EXERCISE AIM » In the records below, pick out all lines containing the word "this".

SUPPLIED RECORDS »
**********

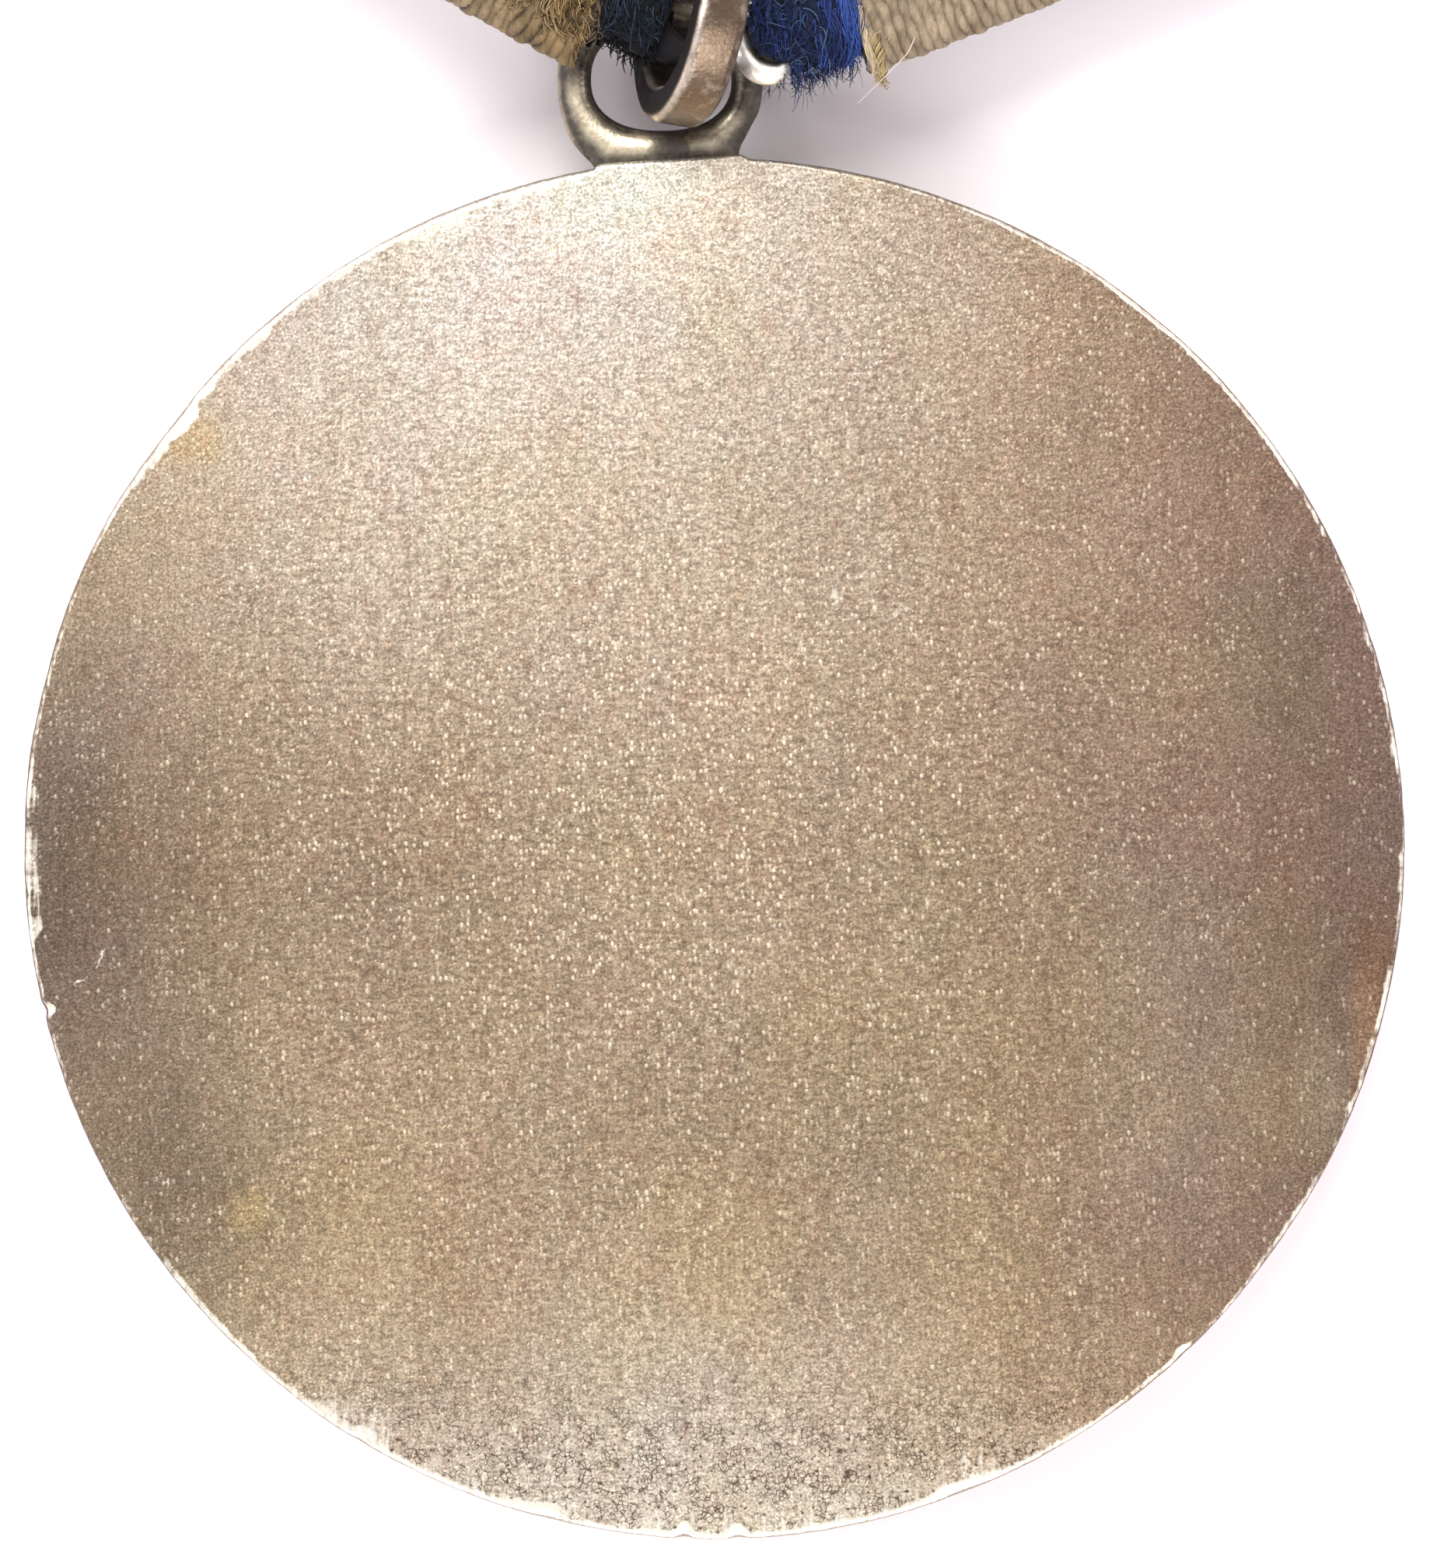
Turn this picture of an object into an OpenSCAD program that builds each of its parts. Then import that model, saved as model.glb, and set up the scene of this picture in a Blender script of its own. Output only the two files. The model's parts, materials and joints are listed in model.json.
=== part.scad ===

**********

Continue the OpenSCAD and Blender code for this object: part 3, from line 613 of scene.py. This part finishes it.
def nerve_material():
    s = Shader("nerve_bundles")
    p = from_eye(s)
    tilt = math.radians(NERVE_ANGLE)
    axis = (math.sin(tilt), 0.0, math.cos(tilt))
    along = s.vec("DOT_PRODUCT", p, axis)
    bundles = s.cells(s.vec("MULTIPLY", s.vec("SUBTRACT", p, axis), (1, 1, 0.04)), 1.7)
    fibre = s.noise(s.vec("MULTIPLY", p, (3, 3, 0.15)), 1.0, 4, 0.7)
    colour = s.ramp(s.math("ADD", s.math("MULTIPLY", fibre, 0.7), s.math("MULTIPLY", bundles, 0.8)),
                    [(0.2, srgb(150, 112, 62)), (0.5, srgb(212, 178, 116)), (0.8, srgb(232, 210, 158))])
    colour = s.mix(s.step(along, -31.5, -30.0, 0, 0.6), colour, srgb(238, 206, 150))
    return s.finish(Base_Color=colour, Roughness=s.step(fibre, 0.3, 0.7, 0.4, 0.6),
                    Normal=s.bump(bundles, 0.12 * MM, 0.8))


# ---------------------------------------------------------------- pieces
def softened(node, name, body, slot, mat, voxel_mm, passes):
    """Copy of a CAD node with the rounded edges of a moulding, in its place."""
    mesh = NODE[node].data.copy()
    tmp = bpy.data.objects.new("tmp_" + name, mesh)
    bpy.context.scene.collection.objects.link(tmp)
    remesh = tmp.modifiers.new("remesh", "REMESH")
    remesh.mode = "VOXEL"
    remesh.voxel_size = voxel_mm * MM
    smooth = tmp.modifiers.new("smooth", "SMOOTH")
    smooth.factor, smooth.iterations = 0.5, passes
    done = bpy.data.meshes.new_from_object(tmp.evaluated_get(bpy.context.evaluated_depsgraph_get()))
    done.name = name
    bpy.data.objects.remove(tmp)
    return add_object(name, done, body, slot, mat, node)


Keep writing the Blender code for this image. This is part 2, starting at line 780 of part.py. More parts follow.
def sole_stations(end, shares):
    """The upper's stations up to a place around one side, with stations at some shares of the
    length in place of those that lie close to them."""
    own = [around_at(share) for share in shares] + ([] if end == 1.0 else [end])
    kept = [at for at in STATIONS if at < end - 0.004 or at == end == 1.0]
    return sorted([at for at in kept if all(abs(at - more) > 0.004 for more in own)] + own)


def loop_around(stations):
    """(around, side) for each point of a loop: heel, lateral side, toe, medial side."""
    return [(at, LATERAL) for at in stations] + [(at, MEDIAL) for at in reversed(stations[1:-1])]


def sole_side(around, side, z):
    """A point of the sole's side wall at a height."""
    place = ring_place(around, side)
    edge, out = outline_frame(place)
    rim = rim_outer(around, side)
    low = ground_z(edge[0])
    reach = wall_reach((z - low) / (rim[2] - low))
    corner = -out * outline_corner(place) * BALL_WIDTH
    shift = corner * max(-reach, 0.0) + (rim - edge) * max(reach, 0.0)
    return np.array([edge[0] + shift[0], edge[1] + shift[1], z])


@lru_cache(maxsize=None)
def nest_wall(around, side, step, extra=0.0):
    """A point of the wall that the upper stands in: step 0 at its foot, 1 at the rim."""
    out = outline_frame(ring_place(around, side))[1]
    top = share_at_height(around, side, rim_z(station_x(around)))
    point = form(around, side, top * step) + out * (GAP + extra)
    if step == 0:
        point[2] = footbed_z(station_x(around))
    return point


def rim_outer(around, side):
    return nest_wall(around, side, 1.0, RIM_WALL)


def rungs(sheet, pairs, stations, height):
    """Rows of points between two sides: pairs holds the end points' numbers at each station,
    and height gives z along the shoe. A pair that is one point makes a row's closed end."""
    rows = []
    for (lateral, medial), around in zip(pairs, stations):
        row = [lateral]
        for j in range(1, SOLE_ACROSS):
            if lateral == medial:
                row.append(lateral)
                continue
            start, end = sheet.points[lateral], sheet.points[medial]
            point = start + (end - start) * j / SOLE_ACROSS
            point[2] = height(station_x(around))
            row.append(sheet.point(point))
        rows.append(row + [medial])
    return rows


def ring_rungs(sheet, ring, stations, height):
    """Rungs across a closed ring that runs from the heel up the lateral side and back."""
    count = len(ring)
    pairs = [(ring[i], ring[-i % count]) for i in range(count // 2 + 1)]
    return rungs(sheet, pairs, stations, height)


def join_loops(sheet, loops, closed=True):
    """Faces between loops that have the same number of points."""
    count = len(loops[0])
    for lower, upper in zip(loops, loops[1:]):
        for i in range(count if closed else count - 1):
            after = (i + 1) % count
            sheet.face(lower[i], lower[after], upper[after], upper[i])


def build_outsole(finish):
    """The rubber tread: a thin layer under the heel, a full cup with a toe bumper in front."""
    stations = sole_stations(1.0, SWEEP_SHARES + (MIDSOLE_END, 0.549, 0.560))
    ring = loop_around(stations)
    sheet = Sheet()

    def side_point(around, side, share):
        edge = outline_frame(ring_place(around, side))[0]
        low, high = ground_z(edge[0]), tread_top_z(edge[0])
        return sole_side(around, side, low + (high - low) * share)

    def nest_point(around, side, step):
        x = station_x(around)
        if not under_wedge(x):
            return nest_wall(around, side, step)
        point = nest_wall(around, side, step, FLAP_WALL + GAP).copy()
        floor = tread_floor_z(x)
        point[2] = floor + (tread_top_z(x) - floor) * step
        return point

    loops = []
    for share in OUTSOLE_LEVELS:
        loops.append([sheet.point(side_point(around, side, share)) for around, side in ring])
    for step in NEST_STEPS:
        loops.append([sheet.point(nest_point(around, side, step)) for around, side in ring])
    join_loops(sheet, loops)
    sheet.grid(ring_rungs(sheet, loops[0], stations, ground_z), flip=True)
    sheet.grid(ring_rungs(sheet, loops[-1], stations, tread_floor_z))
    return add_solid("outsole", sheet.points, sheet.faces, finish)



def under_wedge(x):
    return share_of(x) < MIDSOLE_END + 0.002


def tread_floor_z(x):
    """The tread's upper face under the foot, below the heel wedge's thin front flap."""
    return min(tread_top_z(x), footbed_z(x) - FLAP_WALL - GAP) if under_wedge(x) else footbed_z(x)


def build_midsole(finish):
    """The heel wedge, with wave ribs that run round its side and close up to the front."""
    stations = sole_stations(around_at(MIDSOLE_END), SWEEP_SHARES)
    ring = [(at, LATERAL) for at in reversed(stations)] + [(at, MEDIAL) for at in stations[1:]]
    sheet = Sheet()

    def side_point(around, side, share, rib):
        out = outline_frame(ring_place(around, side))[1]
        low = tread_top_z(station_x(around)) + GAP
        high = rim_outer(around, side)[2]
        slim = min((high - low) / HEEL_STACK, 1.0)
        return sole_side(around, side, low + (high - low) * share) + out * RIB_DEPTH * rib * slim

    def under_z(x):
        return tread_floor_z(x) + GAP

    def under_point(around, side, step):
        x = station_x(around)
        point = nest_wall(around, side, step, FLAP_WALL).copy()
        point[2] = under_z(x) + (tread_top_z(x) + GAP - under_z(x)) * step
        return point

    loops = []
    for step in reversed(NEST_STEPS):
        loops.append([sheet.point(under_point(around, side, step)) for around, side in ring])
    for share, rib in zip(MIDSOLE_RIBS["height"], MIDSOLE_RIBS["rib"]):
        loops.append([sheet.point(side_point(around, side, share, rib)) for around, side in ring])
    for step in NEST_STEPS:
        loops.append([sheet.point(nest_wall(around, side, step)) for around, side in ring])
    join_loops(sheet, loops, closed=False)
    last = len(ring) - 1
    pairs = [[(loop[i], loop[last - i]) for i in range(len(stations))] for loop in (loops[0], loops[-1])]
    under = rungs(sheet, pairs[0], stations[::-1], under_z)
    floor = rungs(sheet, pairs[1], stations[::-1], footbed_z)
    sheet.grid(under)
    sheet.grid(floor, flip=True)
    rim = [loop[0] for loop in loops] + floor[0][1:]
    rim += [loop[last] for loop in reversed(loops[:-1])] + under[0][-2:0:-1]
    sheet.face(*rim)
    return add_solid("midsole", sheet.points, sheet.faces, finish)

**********

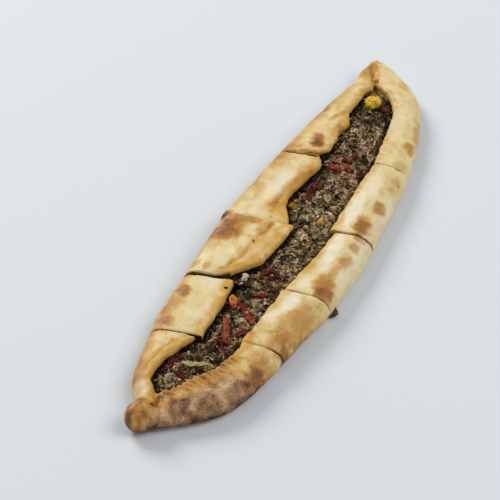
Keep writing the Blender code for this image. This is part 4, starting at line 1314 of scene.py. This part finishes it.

**********

OUTPUT »
Turn this picture of an object into an OpenSCAD program that builds each of its parts. Then import that model, saved as model.glb, and set up the scene of this picture in a Blender script of its own. Output only the two files. The model's parts, materials and joints are listed in model.json.
Continue the OpenSCAD and Blender code for this object: part 3, from line 613 of scene.py. This part finishes it.
Keep writing the Blender code for this image. This is part 2, starting at line 780 of part.py. More parts follow.
Keep writing the Blender code for this image. This is part 4, starting at line 1314 of scene.py. This part finishes it.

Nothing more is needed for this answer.